The 1.50% dividend yield reflects a conservative 16.4% payout ratio that leaves substantial capital for growth. This shows management prioritizes reinvestment over immediate shareholder returns, a strategy appropriate for a bank targeting 15% ROTCE. The $1.18 billion market cap and $920 million enterprise value suggest the market hasn't fully priced the earnings power of the expanding loan portfolio and PACE franchise.

Relative to historical performance, tangible book value per share has grown 46% since September 2021 to $25.31. The aggressive share repurchase program—$40 million authorized in March 2025, with $9.7 million executed in Q2 alone—indicates management views the stock as undervalued. This signals insider confidence and provides downside support, with buybacks expected to continue until the price reflects forward earnings projections.

Risks and Asymmetries

The central thesis faces material risks. The DC multifamily rehousing program exposure demonstrates how mission-aligned lending can create concentration risk in socially important but operationally complex projects. While management believes it is adequately reserved and total exposure beyond this borrower is low, any further deterioration could require additional provisions. The asymmetry here is negative—upside is capped at recovery of the $7.5 million nonaccrual loan, while downside could include broader multifamily market stress.

Consumer solar portfolio stress remains a persistent drag. With $335.5 million in runoff-mode loans and charge-offs elevated at 0.81%, this legacy portfolio consumes management attention and provision expense without contributing to growth. The risk is that losses could exceed reserves if solar asset values decline or regulatory support wanes, though the portfolio's small size (7% of total loans) limits systemic impact.

Political deposit volatility presents a two-sided risk. In Q4 2025, these deposits grew $287 million to $1.7 billion, but they will likely decline post-election. The risk is a sudden outflow that forces the bank to replace low-cost funding with higher-cost wholesale borrowings, compressing NIM. While deposit beta is low during growth periods, the unwind could be sharp, though management's $4.15 billion liquidity buffer provides protection.

Federal funding reductions create a macro risk. Many non-profit and advocacy clients depend on government grants, and headcount reductions at federal agencies could reduce deposit balances and loan demand.

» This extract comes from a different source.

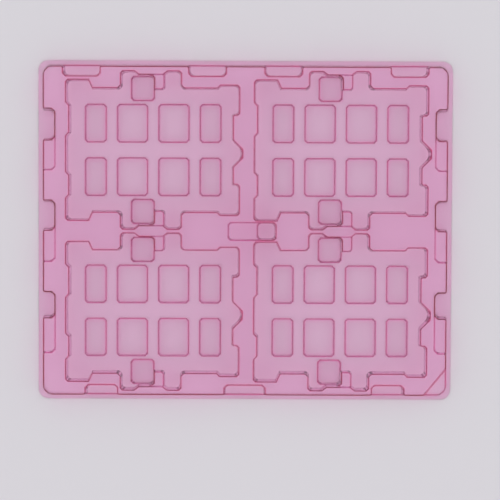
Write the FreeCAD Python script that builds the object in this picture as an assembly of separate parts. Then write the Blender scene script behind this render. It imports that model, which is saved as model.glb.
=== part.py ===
"""Thermoformed handling tray: one clear tinted sheet, drawn up into a stiff body with four shaped pockets.

Millimetres, +Z up. The origin is on the plane that the tray stands on, under the middle of the tray.
Plan sizes of the body, the pockets, the slot and the notches are true at the tray's top face.
"""
import FreeCAD, Part
import os
import math

# Sheet and levels, heights measured from the plane that the tray stands on
SHEET = 0.9               # thickness of the formed sheet
HEIGHT = 18.6             # top face of the rails
POCKET_FLOOR = 6.6        # floor of the pockets and of the slot's deep end
WELL_FLOOR = 1.5          # bottom of the wells sunk in the pocket floors
EDGE_LEDGE = 6.4          # ledges in the front and back edges and under the cut corner
SIDE_DROP = 6.1           # from the top face down to the side ledges and the slot's shallow end
TONGUE_DROP = 4.0         # from the top face down to the tongues
DRAFT = 5.0               # lean of every wall, degrees

# Body and flange
COLUMNS = 2
ROWS = 2
LEFT_RAIL = 19.9          # body's left edge to the pockets
RIGHT_RAIL = 17.3         # pockets to the body's right edge
BAR_X = 13.4              # rail between the columns
BAR_Y = 33.3              # rail between the rows, from shoulder to shoulder
END_RAIL = 19.1           # shoulders to the body's front and back edges
BODY_CORNER = 8.5
FLANGE = 3.7              # foot of the body wall to the trimmed edge
CUT_CORNER_X = 19.0       # orientation key: the cut front right corner
CUT_CORNER_Y = 23.0
CUT_CORNER_ROUND = 2.5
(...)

Management's conservative approach suggests the bank will prioritize stability if needed, potentially causing the stock to underperform more aggressive peers during economic recovery.

Conclusion

Amalgamated Financial has reached an inflection point where its century-old mission-aligned banking model is generating best-in-class financial performance. The record $1 billion deposit quarter proves the deposit franchise is not only intact but accelerating, providing low-cost funding that supports NIM expansion even as competitors face margin compression. Loan growth has inflected from 2% quarterly to 7%, driven by strategic hires and West Coast expansion, while the high-yield PACE portfolio offers a unique asset class that diversifies risk and boosts returns.

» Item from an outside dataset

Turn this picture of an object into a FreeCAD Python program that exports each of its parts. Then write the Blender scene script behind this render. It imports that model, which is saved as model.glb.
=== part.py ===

The bank's ability to maintain a 50% efficiency ratio while investing in technology and talent demonstrates scalable operations, and the 15% ROTCE target for 2026 would validate the model's economic superiority. Credit quality remains a relative strength, though isolated stress in DC multifamily and consumer solar requires monitoring. With a 14.21% CET1 ratio and $4.15 billion in immediate liquidity, the balance sheet can absorb losses while funding growth.

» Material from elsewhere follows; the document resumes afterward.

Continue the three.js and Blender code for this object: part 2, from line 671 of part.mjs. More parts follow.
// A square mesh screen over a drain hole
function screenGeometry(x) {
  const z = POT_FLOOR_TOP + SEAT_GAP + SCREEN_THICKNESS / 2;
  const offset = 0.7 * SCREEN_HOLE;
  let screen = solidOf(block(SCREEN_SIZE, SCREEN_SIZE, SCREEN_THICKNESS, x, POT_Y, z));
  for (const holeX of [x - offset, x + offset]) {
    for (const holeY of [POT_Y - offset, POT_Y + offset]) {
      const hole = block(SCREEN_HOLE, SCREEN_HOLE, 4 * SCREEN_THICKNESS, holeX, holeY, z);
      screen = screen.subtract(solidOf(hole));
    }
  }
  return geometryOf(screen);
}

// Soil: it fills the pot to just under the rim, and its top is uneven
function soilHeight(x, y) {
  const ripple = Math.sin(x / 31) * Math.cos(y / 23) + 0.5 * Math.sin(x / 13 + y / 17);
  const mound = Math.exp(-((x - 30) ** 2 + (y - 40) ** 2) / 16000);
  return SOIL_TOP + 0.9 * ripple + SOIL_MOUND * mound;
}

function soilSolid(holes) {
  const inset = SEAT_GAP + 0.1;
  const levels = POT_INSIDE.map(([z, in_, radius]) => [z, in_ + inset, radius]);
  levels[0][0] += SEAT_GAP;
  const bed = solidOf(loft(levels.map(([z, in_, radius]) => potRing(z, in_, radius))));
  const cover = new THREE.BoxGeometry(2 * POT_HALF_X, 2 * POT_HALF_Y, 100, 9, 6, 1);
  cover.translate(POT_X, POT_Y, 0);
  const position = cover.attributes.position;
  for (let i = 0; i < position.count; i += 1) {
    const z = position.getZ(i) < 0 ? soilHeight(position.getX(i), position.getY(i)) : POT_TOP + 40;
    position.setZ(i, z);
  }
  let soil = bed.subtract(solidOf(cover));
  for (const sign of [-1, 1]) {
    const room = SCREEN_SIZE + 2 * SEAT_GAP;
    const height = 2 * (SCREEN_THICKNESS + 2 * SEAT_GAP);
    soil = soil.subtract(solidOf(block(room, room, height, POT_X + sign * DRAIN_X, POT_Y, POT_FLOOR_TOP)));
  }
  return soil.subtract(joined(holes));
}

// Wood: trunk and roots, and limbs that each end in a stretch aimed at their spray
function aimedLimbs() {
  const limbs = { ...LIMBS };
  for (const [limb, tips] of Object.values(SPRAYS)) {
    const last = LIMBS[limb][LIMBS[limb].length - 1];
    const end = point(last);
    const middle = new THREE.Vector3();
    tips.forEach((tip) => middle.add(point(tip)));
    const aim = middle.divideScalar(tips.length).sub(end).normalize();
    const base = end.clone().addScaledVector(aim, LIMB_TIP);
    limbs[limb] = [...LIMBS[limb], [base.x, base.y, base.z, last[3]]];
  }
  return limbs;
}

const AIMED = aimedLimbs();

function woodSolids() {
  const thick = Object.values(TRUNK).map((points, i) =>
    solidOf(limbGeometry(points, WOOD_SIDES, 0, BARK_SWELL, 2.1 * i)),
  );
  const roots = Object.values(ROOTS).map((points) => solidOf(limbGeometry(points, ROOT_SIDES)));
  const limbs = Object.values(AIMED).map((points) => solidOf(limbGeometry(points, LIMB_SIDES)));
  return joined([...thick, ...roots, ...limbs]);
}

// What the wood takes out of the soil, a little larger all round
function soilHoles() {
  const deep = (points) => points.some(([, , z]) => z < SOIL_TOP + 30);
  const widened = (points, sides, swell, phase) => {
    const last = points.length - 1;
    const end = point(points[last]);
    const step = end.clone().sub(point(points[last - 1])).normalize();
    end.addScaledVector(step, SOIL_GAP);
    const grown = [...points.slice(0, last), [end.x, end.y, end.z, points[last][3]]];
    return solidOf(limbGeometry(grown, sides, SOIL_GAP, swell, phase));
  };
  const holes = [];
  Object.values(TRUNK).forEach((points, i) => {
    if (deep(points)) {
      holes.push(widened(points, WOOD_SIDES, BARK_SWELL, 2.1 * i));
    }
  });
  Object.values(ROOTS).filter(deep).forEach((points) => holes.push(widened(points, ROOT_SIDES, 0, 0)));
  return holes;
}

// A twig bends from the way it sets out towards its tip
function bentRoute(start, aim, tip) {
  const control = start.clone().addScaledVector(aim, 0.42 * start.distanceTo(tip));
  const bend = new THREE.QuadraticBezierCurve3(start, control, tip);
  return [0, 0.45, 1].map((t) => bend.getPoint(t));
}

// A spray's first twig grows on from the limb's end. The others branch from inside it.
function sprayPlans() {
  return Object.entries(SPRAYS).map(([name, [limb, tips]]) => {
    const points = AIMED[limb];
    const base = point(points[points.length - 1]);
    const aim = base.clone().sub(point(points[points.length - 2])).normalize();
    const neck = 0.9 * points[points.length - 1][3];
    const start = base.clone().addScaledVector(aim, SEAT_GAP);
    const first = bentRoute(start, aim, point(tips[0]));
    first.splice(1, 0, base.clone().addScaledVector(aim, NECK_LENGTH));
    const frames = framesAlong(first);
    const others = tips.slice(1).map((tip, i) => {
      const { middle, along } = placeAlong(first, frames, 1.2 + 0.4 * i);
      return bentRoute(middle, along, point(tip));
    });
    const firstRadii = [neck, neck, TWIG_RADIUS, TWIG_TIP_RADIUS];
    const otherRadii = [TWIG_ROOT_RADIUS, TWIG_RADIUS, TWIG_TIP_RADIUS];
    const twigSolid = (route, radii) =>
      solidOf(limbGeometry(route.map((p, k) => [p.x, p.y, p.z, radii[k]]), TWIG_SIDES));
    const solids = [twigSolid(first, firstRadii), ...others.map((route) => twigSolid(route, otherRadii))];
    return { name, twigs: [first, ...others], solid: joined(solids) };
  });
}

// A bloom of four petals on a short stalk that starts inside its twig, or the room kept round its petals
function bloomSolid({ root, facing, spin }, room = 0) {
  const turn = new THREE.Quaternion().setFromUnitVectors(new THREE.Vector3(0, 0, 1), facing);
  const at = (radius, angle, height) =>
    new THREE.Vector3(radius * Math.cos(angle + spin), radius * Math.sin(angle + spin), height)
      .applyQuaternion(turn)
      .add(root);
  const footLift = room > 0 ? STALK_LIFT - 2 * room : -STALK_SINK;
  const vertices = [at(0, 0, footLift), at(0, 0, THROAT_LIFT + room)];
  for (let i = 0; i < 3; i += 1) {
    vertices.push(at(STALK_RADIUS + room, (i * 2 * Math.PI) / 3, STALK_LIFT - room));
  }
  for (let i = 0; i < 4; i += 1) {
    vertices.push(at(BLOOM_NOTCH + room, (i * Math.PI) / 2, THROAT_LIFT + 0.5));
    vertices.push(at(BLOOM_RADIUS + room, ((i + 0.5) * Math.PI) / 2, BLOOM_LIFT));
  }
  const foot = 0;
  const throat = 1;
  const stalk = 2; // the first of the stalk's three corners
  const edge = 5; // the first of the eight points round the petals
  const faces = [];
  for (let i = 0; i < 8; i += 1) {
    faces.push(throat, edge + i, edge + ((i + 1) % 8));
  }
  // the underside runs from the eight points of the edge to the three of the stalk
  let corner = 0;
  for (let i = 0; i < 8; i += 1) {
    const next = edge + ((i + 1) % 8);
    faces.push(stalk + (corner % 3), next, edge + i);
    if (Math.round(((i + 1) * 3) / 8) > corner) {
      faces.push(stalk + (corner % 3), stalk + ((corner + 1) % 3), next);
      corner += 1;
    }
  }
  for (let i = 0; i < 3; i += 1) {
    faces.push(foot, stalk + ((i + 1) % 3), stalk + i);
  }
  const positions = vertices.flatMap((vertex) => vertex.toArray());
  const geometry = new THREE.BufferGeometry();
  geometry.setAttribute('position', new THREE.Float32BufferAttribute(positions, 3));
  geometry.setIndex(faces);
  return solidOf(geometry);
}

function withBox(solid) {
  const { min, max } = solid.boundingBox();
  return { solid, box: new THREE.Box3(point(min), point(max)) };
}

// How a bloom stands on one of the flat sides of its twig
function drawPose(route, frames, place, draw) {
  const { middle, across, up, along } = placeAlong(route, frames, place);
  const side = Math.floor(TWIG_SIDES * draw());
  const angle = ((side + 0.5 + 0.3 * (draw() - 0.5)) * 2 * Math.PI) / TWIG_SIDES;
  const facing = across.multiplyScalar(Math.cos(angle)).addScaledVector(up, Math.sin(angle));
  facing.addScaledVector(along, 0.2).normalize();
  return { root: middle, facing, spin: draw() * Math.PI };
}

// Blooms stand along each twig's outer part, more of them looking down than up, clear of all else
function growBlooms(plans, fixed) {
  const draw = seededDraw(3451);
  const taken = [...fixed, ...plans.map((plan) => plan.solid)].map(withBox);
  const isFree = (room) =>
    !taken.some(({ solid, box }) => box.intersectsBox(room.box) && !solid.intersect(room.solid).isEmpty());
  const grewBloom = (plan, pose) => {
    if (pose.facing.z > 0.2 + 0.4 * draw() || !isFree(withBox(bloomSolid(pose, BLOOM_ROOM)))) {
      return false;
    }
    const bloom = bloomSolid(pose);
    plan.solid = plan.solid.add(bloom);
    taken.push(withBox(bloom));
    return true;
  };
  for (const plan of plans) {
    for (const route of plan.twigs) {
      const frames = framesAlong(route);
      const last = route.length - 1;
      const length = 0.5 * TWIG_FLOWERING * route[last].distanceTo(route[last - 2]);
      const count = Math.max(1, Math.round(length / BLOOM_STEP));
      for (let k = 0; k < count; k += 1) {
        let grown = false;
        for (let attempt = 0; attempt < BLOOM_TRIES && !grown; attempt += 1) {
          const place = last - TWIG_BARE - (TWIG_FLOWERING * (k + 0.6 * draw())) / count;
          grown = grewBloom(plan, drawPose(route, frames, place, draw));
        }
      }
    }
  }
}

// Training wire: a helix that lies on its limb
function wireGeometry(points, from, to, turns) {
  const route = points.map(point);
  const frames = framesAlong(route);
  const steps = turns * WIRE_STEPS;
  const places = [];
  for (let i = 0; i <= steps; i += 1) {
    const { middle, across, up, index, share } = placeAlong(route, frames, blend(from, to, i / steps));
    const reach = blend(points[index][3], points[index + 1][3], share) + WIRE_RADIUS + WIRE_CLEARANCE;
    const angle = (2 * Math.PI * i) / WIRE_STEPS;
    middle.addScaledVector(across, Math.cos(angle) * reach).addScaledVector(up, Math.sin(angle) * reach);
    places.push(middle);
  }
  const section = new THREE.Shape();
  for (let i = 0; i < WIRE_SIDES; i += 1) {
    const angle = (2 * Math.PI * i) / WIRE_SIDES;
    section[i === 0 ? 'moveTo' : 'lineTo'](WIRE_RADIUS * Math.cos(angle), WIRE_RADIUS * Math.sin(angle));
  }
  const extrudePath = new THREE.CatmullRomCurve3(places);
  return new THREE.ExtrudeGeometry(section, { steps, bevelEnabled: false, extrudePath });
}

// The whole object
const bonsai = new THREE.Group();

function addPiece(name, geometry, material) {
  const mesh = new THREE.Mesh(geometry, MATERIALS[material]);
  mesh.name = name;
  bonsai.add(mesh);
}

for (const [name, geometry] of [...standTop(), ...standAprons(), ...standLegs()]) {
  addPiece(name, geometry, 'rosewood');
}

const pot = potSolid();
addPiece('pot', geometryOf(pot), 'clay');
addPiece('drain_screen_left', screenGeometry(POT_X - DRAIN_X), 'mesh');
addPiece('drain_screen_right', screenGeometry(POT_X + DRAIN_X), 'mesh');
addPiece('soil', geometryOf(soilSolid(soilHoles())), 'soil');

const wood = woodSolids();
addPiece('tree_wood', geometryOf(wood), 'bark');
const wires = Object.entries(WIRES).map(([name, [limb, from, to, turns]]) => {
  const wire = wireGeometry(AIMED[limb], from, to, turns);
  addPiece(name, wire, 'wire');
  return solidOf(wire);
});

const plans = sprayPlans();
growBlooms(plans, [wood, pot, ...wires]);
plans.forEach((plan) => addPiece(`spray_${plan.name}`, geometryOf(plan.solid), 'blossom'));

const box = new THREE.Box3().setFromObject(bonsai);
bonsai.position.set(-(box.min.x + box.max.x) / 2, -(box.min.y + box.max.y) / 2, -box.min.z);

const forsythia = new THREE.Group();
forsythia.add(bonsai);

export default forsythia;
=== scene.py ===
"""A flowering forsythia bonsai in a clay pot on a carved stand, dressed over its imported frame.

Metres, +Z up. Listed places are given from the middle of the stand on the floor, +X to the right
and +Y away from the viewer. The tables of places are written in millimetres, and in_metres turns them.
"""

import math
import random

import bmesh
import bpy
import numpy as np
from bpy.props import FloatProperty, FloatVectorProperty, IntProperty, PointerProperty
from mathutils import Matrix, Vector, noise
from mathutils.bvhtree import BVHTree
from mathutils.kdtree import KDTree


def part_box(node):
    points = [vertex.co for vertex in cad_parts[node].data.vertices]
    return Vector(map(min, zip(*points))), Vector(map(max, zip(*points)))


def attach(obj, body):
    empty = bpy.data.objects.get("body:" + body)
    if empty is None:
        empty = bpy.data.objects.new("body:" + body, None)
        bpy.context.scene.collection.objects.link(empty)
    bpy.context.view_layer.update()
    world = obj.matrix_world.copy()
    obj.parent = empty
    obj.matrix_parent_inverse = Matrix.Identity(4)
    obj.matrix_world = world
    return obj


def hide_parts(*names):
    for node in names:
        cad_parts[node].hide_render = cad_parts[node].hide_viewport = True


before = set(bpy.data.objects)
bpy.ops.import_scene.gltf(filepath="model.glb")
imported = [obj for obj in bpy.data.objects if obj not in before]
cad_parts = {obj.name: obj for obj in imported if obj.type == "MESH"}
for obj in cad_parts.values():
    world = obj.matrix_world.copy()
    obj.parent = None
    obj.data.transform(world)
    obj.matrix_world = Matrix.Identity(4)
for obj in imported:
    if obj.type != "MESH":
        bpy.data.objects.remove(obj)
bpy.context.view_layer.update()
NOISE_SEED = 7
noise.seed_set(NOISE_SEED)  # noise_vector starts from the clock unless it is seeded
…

Valuation at 11.55 times earnings and 1.48 times book appears conservative given operational metrics that exceed most regional peers. The investment thesis hinges on whether the bank can sustain quarterly loan growth of 1.5-2% while maintaining credit discipline, and whether political deposit volatility can be managed without funding cost spikes. If management executes on its $10 billion asset goal while preserving asset quality, Amalgamated's mission-driven moat should drive sustained outperformance.